Collected data:

----------------

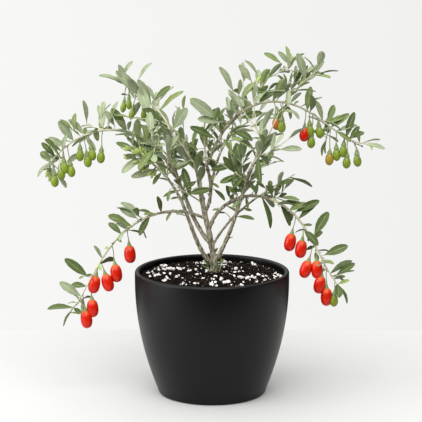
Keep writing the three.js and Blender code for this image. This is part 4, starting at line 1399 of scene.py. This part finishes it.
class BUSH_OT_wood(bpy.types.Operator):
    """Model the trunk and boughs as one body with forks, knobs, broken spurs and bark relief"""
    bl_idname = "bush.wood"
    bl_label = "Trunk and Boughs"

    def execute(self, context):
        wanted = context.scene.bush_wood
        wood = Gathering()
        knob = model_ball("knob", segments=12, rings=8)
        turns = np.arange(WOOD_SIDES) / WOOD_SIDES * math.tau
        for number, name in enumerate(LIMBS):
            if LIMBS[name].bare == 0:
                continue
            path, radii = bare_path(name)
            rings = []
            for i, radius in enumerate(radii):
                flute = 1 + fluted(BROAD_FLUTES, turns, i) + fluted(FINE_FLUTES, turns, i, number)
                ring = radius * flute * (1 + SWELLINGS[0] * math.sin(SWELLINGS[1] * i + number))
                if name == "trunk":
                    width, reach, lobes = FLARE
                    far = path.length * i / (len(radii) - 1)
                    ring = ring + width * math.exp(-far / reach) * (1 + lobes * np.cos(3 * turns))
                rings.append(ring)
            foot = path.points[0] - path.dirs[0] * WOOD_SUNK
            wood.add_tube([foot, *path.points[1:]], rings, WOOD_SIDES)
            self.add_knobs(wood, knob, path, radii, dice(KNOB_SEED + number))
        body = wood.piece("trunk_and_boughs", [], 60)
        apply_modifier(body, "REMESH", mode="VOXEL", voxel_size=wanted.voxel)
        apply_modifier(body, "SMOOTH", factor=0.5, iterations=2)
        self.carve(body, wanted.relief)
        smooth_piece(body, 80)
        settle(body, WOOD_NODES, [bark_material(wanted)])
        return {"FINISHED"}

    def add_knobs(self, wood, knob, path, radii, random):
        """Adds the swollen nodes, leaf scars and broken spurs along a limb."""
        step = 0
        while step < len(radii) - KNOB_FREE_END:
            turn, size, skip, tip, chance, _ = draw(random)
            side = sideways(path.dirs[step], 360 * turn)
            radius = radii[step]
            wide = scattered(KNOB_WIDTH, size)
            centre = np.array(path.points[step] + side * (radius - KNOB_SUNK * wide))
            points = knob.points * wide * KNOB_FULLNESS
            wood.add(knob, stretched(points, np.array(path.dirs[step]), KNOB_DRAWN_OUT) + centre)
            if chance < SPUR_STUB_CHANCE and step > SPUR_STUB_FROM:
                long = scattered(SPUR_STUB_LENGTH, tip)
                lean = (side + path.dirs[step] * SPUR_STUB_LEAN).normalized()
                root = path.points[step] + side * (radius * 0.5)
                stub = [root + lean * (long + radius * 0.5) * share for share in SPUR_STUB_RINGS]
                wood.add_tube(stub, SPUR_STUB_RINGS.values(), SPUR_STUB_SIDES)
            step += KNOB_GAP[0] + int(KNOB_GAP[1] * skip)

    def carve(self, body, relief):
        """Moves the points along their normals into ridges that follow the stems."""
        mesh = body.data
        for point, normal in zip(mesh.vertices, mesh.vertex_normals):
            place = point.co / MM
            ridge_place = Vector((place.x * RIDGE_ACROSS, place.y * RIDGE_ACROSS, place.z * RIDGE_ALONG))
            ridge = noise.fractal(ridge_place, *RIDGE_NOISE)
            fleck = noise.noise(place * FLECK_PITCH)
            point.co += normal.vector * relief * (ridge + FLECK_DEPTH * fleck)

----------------

What you will do: Copy out the full material exactly as it appears.

Written solution:
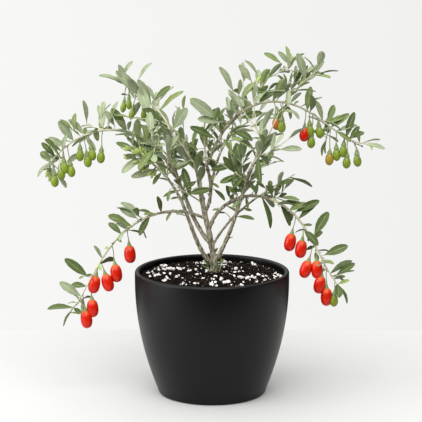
Keep writing the three.js and Blender code for this image. This is part 4, starting at line 1399 of scene.py. This part finishes it.
class BUSH_OT_wood(bpy.types.Operator):
    """Model the trunk and boughs as one body with forks, knobs, broken spurs and bark relief"""
    bl_idname = "bush.wood"
    bl_label = "Trunk and Boughs"

    def execute(self, context):
        wanted = context.scene.bush_wood
        wood = Gathering()
        knob = model_ball("knob", segments=12, rings=8)
        turns = np.arange(WOOD_SIDES) / WOOD_SIDES * math.tau
        for number, name in enumerate(LIMBS):
            if LIMBS[name].bare == 0:
                continue
            path, radii = bare_path(name)
            rings = []
            for i, radius in enumerate(radii):
                flute = 1 + fluted(BROAD_FLUTES, turns, i) + fluted(FINE_FLUTES, turns, i, number)
                ring = radius * flute * (1 + SWELLINGS[0] * math.sin(SWELLINGS[1] * i + number))
                if name == "trunk":
                    width, reach, lobes = FLARE
                    far = path.length * i / (len(radii) - 1)
                    ring = ring + width * math.exp(-far / reach) * (1 + lobes * np.cos(3 * turns))
                rings.append(ring)
            foot = path.points[0] - path.dirs[0] * WOOD_SUNK
            wood.add_tube([foot, *path.points[1:]], rings, WOOD_SIDES)
            self.add_knobs(wood, knob, path, radii, dice(KNOB_SEED + number))
        body = wood.piece("trunk_and_boughs", [], 60)
        apply_modifier(body, "REMESH", mode="VOXEL", voxel_size=wanted.voxel)
        apply_modifier(body, "SMOOTH", factor=0.5, iterations=2)
        self.carve(body, wanted.relief)
        smooth_piece(body, 80)
        settle(body, WOOD_NODES, [bark_material(wanted)])
        return {"FINISHED"}

    def add_knobs(self, wood, knob, path, radii, random):
        """Adds the swollen nodes, leaf scars and broken spurs along a limb."""
        step = 0
        while step < len(radii) - KNOB_FREE_END:
            turn, size, skip, tip, chance, _ = draw(random)
            side = sideways(path.dirs[step], 360 * turn)
            radius = radii[step]
            wide = scattered(KNOB_WIDTH, size)
            centre = np.array(path.points[step] + side * (radius - KNOB_SUNK * wide))
            points = knob.points * wide * KNOB_FULLNESS
            wood.add(knob, stretched(points, np.array(path.dirs[step]), KNOB_DRAWN_OUT) + centre)
            if chance < SPUR_STUB_CHANCE and step > SPUR_STUB_FROM:
                long = scattered(SPUR_STUB_LENGTH, tip)
                lean = (side + path.dirs[step] * SPUR_STUB_LEAN).normalized()
                root = path.points[step] + side * (radius * 0.5)
                stub = [root + lean * (long + radius * 0.5) * share for share in SPUR_STUB_RINGS]
                wood.add_tube(stub, SPUR_STUB_RINGS.values(), SPUR_STUB_SIDES)
            step += KNOB_GAP[0] + int(KNOB_GAP[1] * skip)

    def carve(self, body, relief):
        """Moves the points along their normals into ridges that follow the stems."""
        mesh = body.data
        for point, normal in zip(mesh.vertices, mesh.vertex_normals):
            place = point.co / MM
            ridge_place = Vector((place.x * RIDGE_ACROSS, place.y * RIDGE_ACROSS, place.z * RIDGE_ALONG))
            ridge = noise.fractal(ridge_place, *RIDGE_NOISE)
            fleck = noise.noise(place * FLECK_PITCH)
            point.co += normal.vector * relief * (ridge + FLECK_DEPTH * fleck)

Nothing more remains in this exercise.